I opted out, and I'm glad. I'm an introvert, and need a moment to regroup and catch a break or a one-on-one conversation or impromptu meal with a few friends before jumping back into the scheduled events. I also like being able to have the freedom to make plans with others in a more natural way.
2 | Write and learn your introduction.
These are the few things you'll say about yourself, your blog and what you do. These are the things that will engage people in conversation and make your story one worth engaging in. It's what you'll say as you hand them your business card. (I didn't do this.)
3 | Write questions to ask others.
What you want to learn from fellow bloggers. For instance, as a part of my 31 days series, I had the idea of asking other bloggers a few questions to share in one of the posts. That would have helped them engage in what I do on my blog, while making them feel valued and heard and building a connection. (#missedopportunity)
4 | Know what you hope to gain from the experience.
I didn't meet an overabundance of people or sell anyone on becoming a regular reader of my blog. While networking is natural in a conference setting, that simply wasn't my goal for this particular conference. Instead, my goal was to take in information and seek God's specific leading for my life. Any decisions I made for which speaker to sit in on, or what workshop to attend, or how hard to be on my shy self were run by that purpose.
Mission accomplished.
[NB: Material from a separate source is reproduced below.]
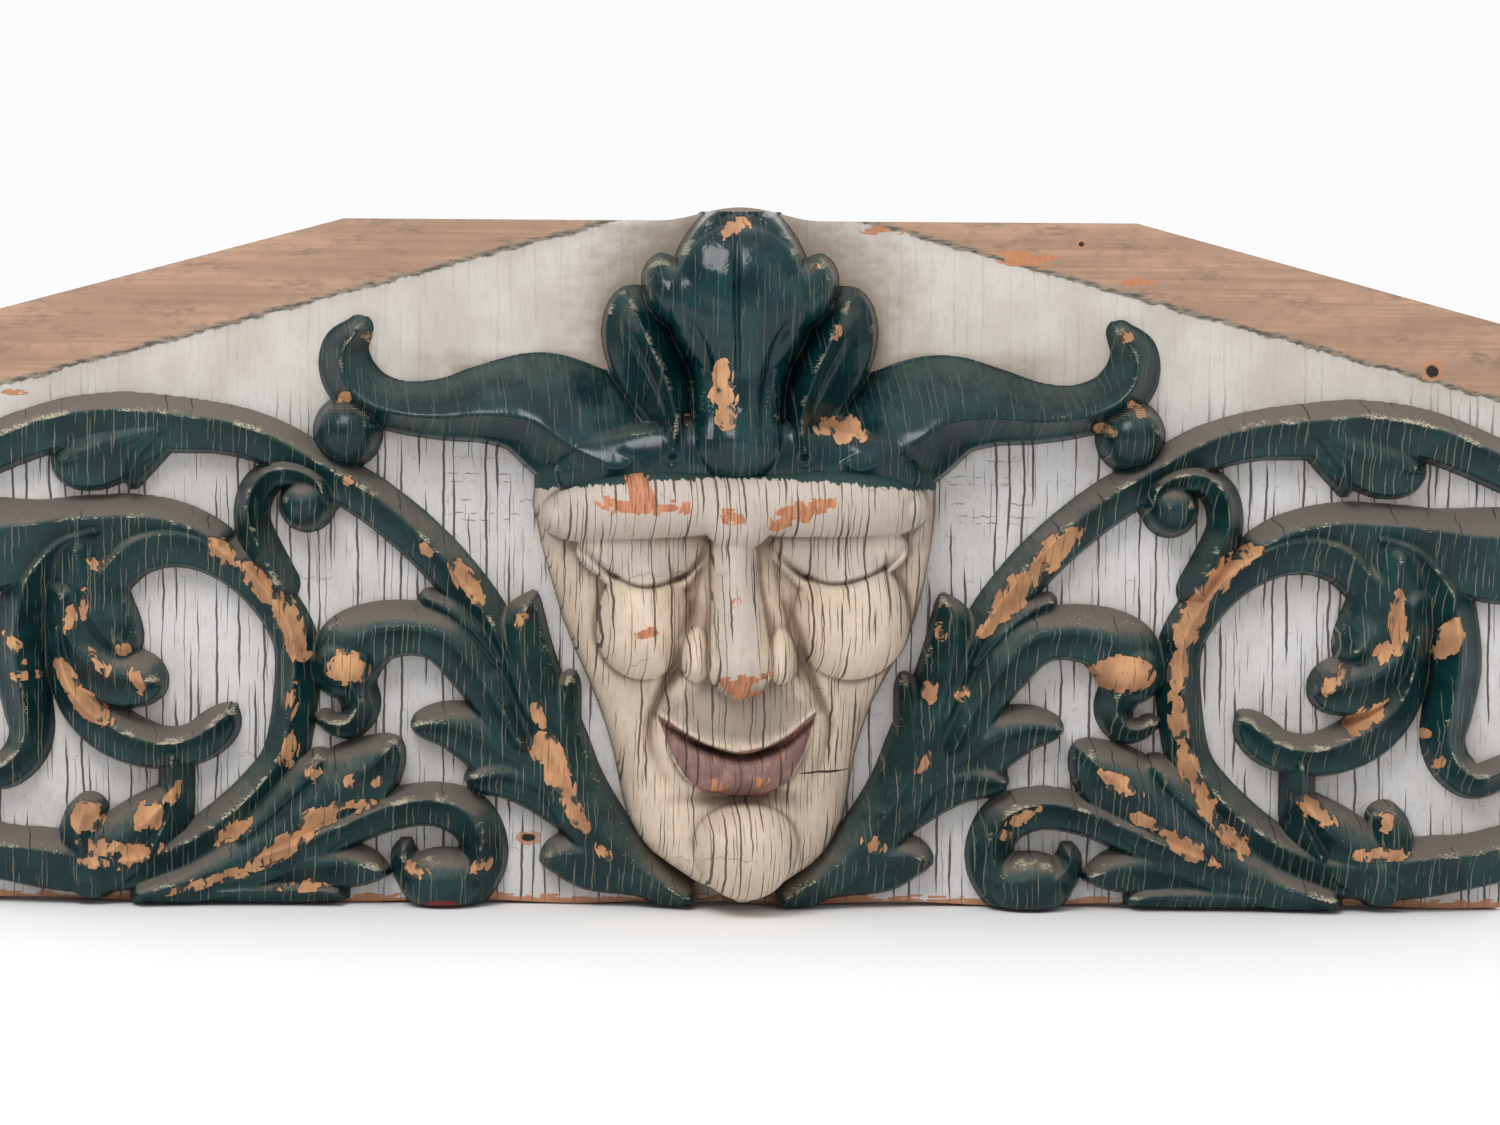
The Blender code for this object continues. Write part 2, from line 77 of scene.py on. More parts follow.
# Camera: metres to a pixel on the board's face, the photograph's width, the pixels of the panel's
# centre line, its foot and the picture's centre, and the photograph's tilt
PIXEL = 0.000669
PHOTO_WIDTH = 1500
AXIS_PX, FOOT_PX, CENTRE_PX = 736, 905, (750, 562.5)
PHOTO_ROLL = math.radians(0.38)
SENSOR_WIDTH = 36.0

# Regions of the sheet that the finer grids cover: low x, low z, high x and high z
SCROLL_INSET = 0.5
SCROLL_INNER_EDGE = 28
SCROLL_TOP = 350
CAP_REGION = (-292, 262, 292, 463)
MASK_REGION = (-146, 0.5, 146, 312)

# Bare strip: height of its lower edge, its slope and where the slope starts; height and width of
# the crust along it
STRIP_HEIGHT = 457.0
STRIP_SLOPE = 0.275
STRIP_START = 80.0
CRUST_HEIGHT = 0.0009
CRUST_WIDTH = 2.5

# Worn arris of the board, how far the finer carvings sink into it, and the lean of the painted
# patterns with depth, across and up
ARRIS_WIDTH = 0.003
ARRIS_DEPTH = 0.0012
SKIRT_SHARE = 0.7
LEAN_ACROSS = 0.15
LEAN_UP = 0.10

# Knife work: heights of its long and short waves, and the relief at which it is full
LONG_WAVE = 0.00030
SHORT_WAVE = 0.00016
WAVE_RELIEF = 0.008

# Grid of the dirt and painted shade along the carving: step, low x, high x, low z and high z
DIRT_AND_SHADE_STEP = 2.0
DIRT_AND_SHADE_X = (-520, 521)
DIRT_AND_SHADE_Z = (-10, 480)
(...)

I left this conference feeling a clear calling. Yes, I met some incredible people and hopefully some great friends along this writing process. But I am even more grateful for the way God showed up when I showed up.
5 | Be open to the unexpected.
Taking an unexpected detour added an hour to the trip, and gave us more time to chat with Amanda and Jessi. Adding two new roommates the day of the conference led to lots of fun hanging out with Dusti and Christine. And no dinner plans led us to great conversation with Darcy and Amber. Unexpected just seems to be one of the amazing ways God works in my life.
We can make our plans, but the LORD determines our steps.